“If you only look at us, you might well miss the brightness. We carry this Precious Message around in the unadorned clay pots of our ordinary lives. That’s to prevent anyone from confusing God’s incomparable power with us.” 2 Corinthians 4:7, The Message
“Greatness is not manifested by unlimited pragmatism, which places such a high premium on the end justifying any means and any methods.” ~Margaret Chase Smith
“As human beings, our greatness lies not so much in being able to remake the world … as in being able to remake ourselves.” ~Mohandas Gandhi
Baluka had met us at the Port Moresby airport back in August when we arrived in country. I remembered him as a very nice young Papua New Guinean man who had helped us with luggage and kids and escorted us from the international to the domestic terminal. Before he left, he helped us through security and made sure we got checked in for our flight to Madang. Now, bright and early at 3:00AM, he arrived at the mission guesthouse to help me once again.
The ride to the airport was pleasant as we talked - in Tok Pisin (he knows English quite well, but was determined not to let me off the hook, and told me as much!) - about our families, where we were from, that sort of thing. Once we arrived, the wait was much longer than I expected, though Baluka didn’t seem surprised in the least. He and I had the opportunity to talk some more. Finally I asked him how he came to know the Lord. A wide smile spread across his face.

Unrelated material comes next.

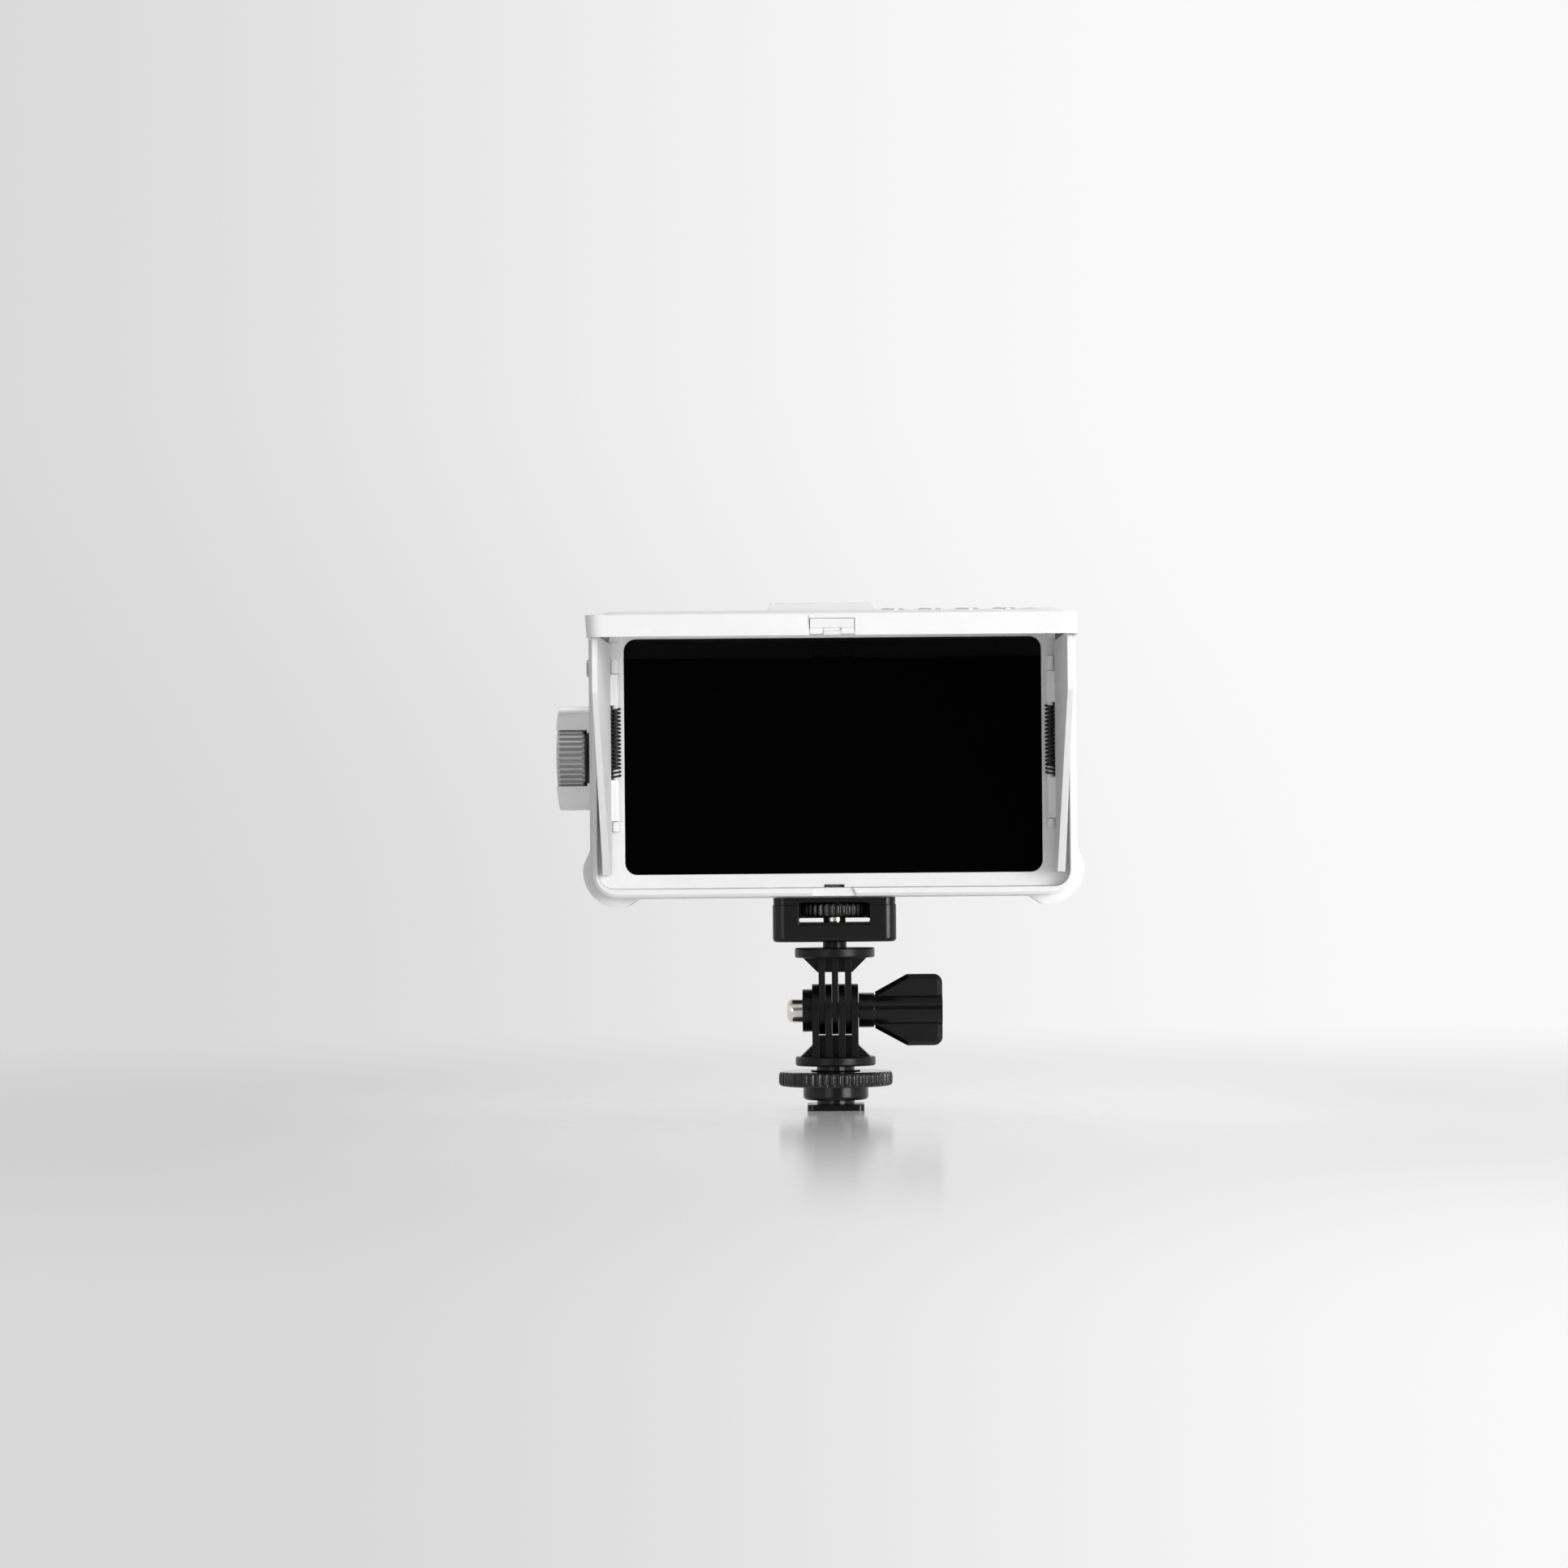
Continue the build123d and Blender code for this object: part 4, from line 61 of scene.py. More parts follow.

“Yu laik harim testimoni bilong mi?”
Yes, I’d like to hear your testimony.
He told me of growing up in a religious, but non-Christian home where, deep in his spirit, he felt the tug to do God’s work. He prayed often for this, but since his insides were of the “old way” he was unable to follow through. Time and again, though, God answered specific prayers regarding things such as his ability to continue school, and finally, after getting caught up in the college party scene for a while, he found himself at a dead end and gave his heart to the Lord. When he returned home at the end of that term, his family could tell that he was different.
He still longed to do the work of God, and continued to pray to that end, but when the chance came for him to play on the national rugby team, he didn’t hesitate. The situation, however, proved to be too much for him, and he struggled to stay in right relationship with God.
Finally, the opportunity came for him to work for a Christian mission. Knowing that he needed to remove himself from his present environment, and still feeling the desire to work for God, he jumped at the chance, even though it meant a bit of deception on his part. After three months on the job, his conscience got the better of him, and he approached his boss to confess and ask for forgiveness. He was met with a smile and the words, “I’ve known for some time.”
Apparently the boss was just waiting for him to admit the deceit. He told his embarrassed employee he would get some counsel on the situation and get back with him the next day.
It was a very long night.
Allow me to paraphrase the verdict:
Because you’ve worked three months under the cloud of this deception, said his boss, you must now work three months in the light of the truth. It will be on a probationary basis, and at the end of the three months we’ll reevaluate.
This was about 15 years ago, and Baluka has served the mission ever since, with a smile on his face, and the truth on his heart.
A few years ago, as his father was getting close to death, he had the opportunity to, one more time, share with him the Gospel. Always before he had been antagonistic to it, but now, as his body was failing him, he allowed the truth of Christ’s love and the power of the cross to sink in, and he gave his life over to the Lordship of Christ.
The next day, though he had previously been bedridden, he was up and about. He had a spring in his step and a radiance about his face the likes of which Baluka had never seen. Baluka found his father sitting on a pier overlooking the water – one of his favorite spots – and approached him only to hear these disconcerting words delivered with a smile: “Tomorrow I will be leaving you.”
The next day, his miraculous strength gone, his father was confined again to the bed. He told Baluka and his cousin to go fishing – to get out of the house. And he reminded him again that this would be the day he would die.
Against his wishes, Baluka went fishing, expecting to come home to the worst. However, upon his return, his father was still alive, though barely. Sometime before midnight he turned to Baluka, who was sitting on his left holding his hand, and his nephew, who was sitting on his right, and asked about “the three of you.”
No, Dad. There are only two of us here.
His father disagreed and indicated his son, his nephew, and, with a beaming smile, “the man standing at the end of the bed.”
The boys could see nothing.
But the dying man could. He was smiling at the man who, moments later, would escort him into the Afterlife. All because his son had been willing to share Christ with him one more time.
This, too, is God’s story.
This, too, is God’s greatness.
Two very different men with two very different stories. It’s not what they’ve done that makes them great. It is His Story as it emanates from faces of different colors and bodies of vastly different ages and physical abilities. It is the image of the invisible God which, despite their personal histories or life’s accomplishments, seem to seep out through their every pore.
And in their presence, I was, most certainly, in the presence of God.